Problem to solve: In the records below, find the line that contains "point = shown.matrix_world" and the line that contains "CAMERA_ROLL = math.radians(-0.1911)". Set down exactly those lines and every line between them, and nothing more.

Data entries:
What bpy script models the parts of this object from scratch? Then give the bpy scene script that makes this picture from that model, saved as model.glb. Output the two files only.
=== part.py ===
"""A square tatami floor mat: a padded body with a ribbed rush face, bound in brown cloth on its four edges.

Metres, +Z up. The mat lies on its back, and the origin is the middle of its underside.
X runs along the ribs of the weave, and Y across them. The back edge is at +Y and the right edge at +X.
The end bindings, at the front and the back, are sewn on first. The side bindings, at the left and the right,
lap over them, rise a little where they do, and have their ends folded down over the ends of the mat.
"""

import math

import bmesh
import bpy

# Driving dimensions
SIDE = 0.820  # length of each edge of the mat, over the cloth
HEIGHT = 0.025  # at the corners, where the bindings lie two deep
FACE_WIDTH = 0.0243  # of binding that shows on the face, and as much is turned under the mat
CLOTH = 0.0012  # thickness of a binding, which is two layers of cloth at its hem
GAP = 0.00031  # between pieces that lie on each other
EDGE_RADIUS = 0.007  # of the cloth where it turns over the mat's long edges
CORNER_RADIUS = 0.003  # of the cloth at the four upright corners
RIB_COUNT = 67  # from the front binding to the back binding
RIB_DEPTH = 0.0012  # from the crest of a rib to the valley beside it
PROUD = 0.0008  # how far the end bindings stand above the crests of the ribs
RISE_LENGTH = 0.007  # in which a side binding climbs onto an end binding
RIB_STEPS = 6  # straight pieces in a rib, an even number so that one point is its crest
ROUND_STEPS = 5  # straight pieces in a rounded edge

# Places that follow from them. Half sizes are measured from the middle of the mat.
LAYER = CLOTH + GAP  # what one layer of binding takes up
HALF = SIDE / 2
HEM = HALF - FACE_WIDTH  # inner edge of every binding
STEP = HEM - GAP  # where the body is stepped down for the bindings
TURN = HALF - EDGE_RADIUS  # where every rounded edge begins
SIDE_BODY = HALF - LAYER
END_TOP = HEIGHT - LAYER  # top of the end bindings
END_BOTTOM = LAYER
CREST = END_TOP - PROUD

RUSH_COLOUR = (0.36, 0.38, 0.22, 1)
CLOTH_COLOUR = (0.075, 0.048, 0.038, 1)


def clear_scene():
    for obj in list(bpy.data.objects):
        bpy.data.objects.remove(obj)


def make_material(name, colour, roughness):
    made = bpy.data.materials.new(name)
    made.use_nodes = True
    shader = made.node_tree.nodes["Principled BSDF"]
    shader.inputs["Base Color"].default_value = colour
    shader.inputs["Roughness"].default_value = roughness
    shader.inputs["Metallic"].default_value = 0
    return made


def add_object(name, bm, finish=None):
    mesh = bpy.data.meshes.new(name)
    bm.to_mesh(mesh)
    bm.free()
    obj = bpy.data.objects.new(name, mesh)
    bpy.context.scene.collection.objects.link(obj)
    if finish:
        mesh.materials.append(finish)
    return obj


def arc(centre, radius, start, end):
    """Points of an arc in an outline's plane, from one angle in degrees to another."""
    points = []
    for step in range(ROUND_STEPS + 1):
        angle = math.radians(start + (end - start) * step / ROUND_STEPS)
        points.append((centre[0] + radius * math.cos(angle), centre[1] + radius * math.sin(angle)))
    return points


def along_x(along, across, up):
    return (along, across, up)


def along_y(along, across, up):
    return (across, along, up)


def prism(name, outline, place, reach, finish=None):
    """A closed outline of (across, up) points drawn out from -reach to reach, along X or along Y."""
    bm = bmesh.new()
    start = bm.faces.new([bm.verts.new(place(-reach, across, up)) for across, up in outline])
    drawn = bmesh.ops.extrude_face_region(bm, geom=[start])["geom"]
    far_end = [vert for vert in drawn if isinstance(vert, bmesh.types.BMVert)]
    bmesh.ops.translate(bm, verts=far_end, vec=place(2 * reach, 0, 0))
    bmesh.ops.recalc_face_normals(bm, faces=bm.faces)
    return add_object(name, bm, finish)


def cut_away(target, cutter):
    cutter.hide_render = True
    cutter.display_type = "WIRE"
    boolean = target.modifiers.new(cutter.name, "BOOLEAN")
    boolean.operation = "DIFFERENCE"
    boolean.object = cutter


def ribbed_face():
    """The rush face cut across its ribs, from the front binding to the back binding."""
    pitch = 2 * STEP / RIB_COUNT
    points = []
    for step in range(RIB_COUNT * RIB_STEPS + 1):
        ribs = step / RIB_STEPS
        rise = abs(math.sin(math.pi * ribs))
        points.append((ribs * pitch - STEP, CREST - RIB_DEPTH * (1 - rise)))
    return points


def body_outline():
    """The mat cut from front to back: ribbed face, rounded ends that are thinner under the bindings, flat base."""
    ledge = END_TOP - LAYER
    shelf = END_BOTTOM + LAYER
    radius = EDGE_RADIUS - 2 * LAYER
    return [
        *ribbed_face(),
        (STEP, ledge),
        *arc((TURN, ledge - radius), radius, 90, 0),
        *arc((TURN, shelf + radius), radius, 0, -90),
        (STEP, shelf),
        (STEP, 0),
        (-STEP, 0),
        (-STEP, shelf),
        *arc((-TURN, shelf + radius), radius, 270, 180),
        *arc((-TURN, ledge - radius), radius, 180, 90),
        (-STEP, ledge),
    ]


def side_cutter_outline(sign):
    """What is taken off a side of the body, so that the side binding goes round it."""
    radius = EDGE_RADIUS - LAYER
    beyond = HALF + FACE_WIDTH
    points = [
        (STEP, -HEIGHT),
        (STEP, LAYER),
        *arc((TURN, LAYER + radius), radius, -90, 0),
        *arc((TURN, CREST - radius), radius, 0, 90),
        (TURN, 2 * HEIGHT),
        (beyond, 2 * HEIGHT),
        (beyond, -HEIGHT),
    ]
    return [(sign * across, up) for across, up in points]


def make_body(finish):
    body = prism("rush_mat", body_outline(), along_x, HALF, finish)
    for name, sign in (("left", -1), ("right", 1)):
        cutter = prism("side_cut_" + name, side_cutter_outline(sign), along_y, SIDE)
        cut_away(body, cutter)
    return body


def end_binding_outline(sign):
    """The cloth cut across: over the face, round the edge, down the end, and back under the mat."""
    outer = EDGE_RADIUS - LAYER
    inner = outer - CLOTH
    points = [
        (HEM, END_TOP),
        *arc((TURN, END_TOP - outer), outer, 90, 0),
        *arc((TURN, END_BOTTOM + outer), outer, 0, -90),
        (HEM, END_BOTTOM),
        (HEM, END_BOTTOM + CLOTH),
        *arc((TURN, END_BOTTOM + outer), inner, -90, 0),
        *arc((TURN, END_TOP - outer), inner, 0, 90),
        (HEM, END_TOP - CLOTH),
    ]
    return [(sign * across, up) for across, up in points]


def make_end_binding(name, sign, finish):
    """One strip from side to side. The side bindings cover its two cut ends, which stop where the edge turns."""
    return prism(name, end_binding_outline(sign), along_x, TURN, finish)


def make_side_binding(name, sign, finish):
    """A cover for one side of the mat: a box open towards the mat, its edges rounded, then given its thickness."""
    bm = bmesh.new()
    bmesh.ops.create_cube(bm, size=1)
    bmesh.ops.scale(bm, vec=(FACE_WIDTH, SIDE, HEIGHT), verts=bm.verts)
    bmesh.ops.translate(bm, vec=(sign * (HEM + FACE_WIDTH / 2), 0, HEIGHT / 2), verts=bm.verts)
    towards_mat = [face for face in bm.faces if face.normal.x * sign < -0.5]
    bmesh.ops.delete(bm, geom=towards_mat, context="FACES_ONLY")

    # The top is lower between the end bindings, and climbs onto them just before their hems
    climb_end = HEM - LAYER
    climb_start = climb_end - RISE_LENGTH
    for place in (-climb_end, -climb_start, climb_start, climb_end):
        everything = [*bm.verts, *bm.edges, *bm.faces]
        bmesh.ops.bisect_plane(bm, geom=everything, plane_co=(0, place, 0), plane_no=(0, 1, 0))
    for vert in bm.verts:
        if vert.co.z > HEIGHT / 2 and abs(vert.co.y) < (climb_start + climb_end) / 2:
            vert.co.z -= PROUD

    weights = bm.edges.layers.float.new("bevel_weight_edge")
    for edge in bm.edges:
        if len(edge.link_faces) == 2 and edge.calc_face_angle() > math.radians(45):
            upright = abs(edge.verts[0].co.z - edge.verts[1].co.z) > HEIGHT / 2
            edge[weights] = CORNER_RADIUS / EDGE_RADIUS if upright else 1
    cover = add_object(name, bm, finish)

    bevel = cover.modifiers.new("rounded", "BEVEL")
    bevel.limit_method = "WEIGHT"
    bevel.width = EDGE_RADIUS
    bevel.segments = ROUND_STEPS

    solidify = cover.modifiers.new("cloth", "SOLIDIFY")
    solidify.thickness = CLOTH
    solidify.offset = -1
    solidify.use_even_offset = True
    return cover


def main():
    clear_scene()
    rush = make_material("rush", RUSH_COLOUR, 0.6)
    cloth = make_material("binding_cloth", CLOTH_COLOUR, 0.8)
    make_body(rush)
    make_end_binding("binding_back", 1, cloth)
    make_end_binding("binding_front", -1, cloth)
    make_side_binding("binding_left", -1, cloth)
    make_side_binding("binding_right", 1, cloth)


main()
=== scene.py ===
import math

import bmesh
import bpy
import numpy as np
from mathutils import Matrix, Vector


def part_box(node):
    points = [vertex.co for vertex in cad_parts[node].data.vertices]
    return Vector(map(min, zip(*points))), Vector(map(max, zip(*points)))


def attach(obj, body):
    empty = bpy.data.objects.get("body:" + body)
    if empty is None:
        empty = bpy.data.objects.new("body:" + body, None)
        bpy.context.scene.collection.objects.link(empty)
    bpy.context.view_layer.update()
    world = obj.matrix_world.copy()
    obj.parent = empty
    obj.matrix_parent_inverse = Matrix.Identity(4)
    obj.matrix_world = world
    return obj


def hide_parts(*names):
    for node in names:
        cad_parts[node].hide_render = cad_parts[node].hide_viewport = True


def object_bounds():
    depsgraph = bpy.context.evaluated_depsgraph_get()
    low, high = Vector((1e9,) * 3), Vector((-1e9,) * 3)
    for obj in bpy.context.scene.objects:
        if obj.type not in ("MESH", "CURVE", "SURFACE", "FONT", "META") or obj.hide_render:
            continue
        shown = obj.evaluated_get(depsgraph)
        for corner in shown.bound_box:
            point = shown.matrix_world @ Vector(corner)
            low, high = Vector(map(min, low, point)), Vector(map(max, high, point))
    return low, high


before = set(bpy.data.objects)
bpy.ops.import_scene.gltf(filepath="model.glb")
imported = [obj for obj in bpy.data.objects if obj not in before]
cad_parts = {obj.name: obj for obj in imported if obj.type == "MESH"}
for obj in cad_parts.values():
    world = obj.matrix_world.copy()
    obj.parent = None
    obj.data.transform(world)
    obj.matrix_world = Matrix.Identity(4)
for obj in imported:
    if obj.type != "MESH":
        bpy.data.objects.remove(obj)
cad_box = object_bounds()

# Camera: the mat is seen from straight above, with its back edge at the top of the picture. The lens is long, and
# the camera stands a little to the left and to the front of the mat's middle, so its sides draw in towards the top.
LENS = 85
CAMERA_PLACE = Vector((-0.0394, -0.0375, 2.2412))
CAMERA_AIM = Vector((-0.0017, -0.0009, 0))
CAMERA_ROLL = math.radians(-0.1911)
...
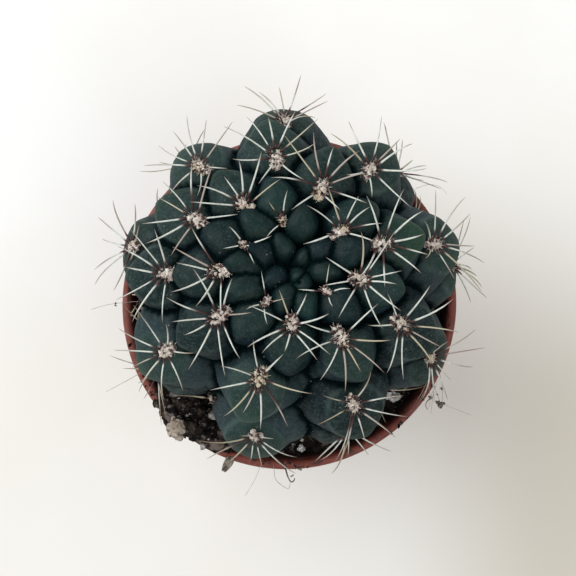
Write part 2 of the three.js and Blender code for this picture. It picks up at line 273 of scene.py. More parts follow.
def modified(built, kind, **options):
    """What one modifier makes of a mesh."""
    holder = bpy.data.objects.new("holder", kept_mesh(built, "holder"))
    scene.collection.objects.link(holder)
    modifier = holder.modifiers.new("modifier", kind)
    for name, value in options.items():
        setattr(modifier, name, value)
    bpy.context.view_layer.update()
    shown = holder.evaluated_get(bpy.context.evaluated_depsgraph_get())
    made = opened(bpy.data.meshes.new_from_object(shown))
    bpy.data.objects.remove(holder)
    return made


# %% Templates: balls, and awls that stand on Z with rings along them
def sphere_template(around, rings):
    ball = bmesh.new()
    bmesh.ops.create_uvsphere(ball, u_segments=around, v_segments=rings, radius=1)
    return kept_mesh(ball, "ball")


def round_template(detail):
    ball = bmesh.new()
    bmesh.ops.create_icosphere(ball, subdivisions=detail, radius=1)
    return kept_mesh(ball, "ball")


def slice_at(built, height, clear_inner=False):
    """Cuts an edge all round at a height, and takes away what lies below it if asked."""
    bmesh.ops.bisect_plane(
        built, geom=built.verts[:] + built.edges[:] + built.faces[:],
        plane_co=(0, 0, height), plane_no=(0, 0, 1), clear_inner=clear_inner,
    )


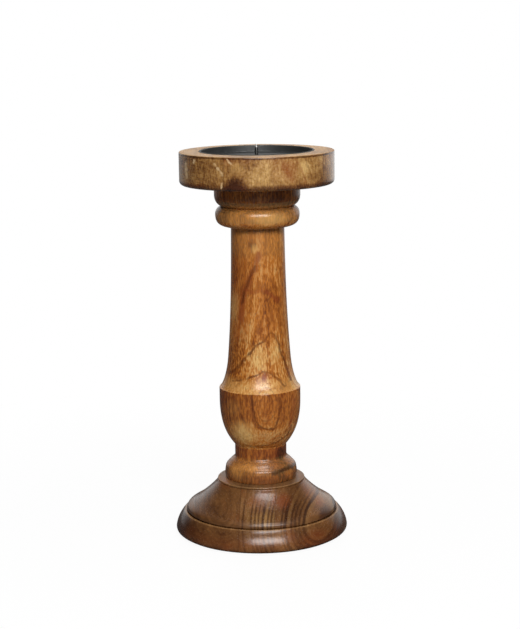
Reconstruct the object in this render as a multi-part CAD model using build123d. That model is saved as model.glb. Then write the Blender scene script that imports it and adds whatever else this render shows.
...
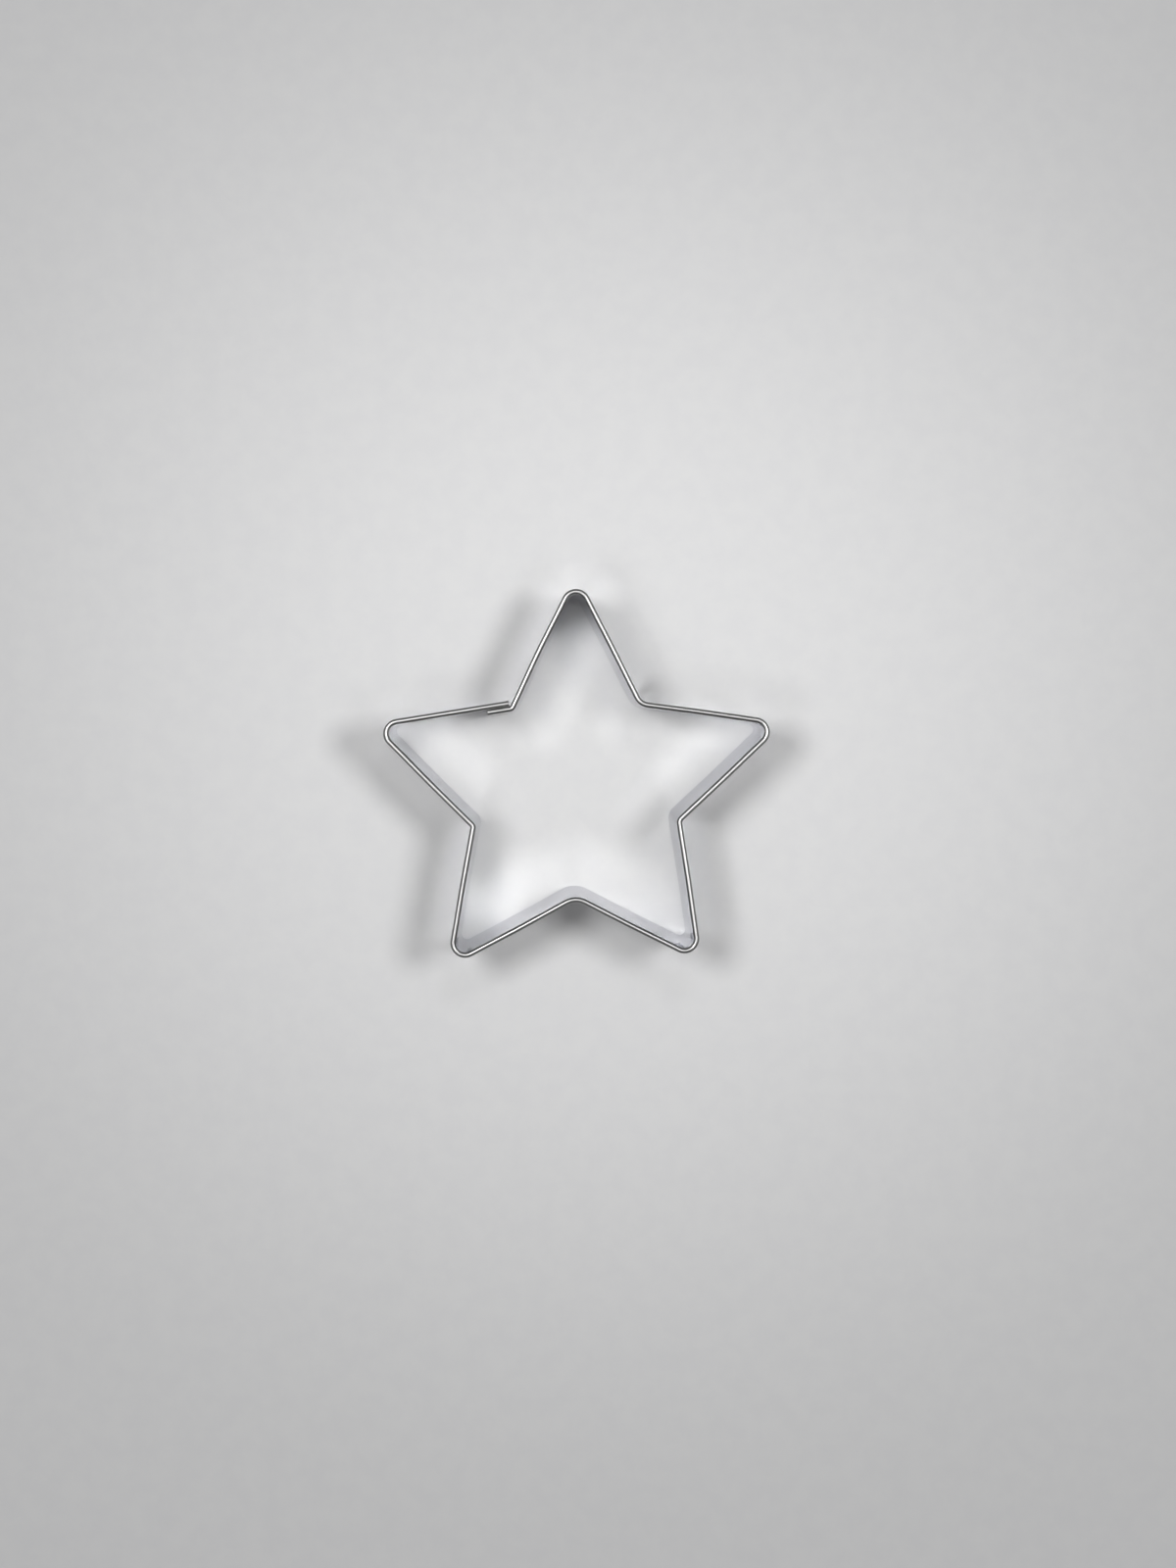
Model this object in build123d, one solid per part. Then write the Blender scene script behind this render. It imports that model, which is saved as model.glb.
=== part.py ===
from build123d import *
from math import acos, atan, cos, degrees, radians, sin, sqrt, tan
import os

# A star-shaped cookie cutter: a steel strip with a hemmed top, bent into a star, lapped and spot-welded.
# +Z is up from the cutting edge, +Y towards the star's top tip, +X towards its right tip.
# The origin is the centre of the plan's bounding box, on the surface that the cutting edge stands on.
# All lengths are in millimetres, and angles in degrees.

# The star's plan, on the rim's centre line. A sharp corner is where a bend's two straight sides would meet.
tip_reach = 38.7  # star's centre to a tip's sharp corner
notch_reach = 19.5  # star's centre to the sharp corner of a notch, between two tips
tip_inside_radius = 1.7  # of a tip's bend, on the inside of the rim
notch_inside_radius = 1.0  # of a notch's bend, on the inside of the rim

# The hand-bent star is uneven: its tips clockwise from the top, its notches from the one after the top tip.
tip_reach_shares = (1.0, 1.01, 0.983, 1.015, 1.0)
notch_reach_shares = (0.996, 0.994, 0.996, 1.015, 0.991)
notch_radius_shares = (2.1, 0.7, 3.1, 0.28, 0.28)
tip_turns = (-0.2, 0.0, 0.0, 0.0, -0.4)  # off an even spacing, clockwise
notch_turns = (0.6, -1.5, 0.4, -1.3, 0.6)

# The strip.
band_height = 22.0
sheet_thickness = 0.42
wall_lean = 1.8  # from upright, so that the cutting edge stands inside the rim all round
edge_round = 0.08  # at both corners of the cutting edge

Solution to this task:
            point = shown.matrix_world @ Vector(corner)
            low, high = Vector(map(min, low, point)), Vector(map(max, high, point))
    return low, high


before = set(bpy.data.objects)
bpy.ops.import_scene.gltf(filepath="model.glb")
imported = [obj for obj in bpy.data.objects if obj not in before]
cad_parts = {obj.name: obj for obj in imported if obj.type == "MESH"}
for obj in cad_parts.values():
    world = obj.matrix_world.copy()
    obj.parent = None
    obj.data.transform(world)
    obj.matrix_world = Matrix.Identity(4)
for obj in imported:
    if obj.type != "MESH":
        bpy.data.objects.remove(obj)
cad_box = object_bounds()

# Camera: the mat is seen from straight above, with its back edge at the top of the picture. The lens is long, and
# the camera stands a little to the left and to the front of the mat's middle, so its sides draw in towards the top.
LENS = 85
CAMERA_PLACE = Vector((-0.0394, -0.0375, 2.2412))
CAMERA_AIM = Vector((-0.0017, -0.0009, 0))
CAMERA_ROLL = math.radians(-0.1911)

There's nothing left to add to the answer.